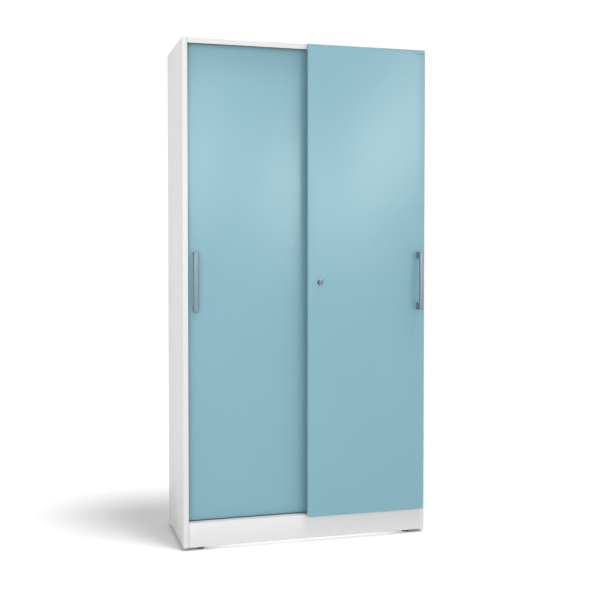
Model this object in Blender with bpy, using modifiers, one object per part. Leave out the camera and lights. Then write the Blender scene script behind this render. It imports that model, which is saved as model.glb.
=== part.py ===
"""Tall two-door sliding-door storage cabinet of folded sheet steel.

The carcass stands on four levelling feet and holds four adjustable shelves on slotted uprights.
Each door runs on two rollers in a grooved bottom track and is kept upright by two guides in the
top track. The front door carries a push lock whose bolt stands behind a keeper on the rear door.

Cabinet coordinates, used by every function here, start at the carcass's front lower left corner:
x runs to the right, y runs to the back and z runs up from the floor.
"""

import math

import bmesh
import bpy
from mathutils import Vector

# Carcass
WIDTH = 1.000
DEPTH = 0.398
HEIGHT = 1.980
FLOOR_GAP = 0.012
SHEET = 0.001
GAP = 0.0003
STILE_WIDTH = 0.0208
STILE_RETURN = 0.012
REAR_FLANGE = 0.015
HEAD_HEIGHT = 0.0211
PLINTH_RETURN = 0.018
LEDGE_TOP = 0.1085
TRACK_DEPTH = 0.069
DECK_SKIRT = 0.020
TOP_UNDERSIDE = HEIGHT - SHEET
BACK_FACE = DEPTH - SHEET - GAP
INSIDE = SHEET + GAP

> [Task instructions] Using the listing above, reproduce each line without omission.

> [Correct output]
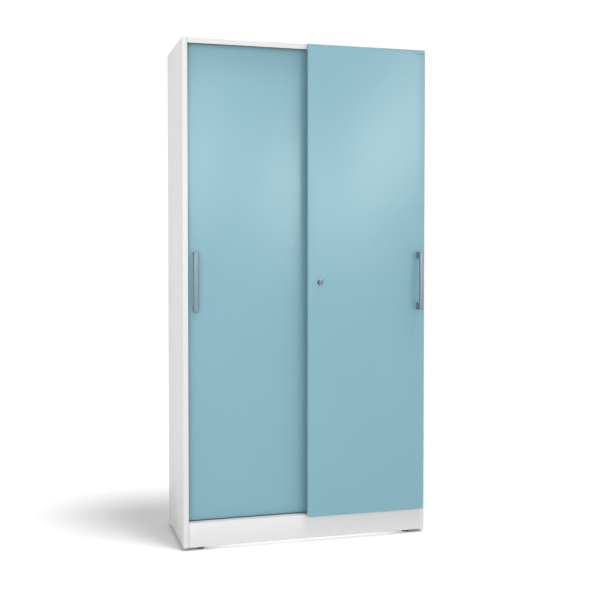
Model this object in Blender with bpy, using modifiers, one object per part. Leave out the camera and lights. Then write the Blender scene script behind this render. It imports that model, which is saved as model.glb.
=== part.py ===
"""Tall two-door sliding-door storage cabinet of folded sheet steel.

The carcass stands on four levelling feet and holds four adjustable shelves on slotted uprights.
Each door runs on two rollers in a grooved bottom track and is kept upright by two guides in the
top track. The front door carries a push lock whose bolt stands behind a keeper on the rear door.

Cabinet coordinates, used by every function here, start at the carcass's front lower left corner:
x runs to the right, y runs to the back and z runs up from the floor.
"""

import math

import bmesh
import bpy
from mathutils import Vector

# Carcass
WIDTH = 1.000
DEPTH = 0.398
HEIGHT = 1.980
FLOOR_GAP = 0.012
SHEET = 0.001
GAP = 0.0003
STILE_WIDTH = 0.0208
STILE_RETURN = 0.012
REAR_FLANGE = 0.015
HEAD_HEIGHT = 0.0211
PLINTH_RETURN = 0.018
LEDGE_TOP = 0.1085
TRACK_DEPTH = 0.069
DECK_SKIRT = 0.020
TOP_UNDERSIDE = HEIGHT - SHEET
BACK_FACE = DEPTH - SHEET - GAP
INSIDE = SHEET + GAP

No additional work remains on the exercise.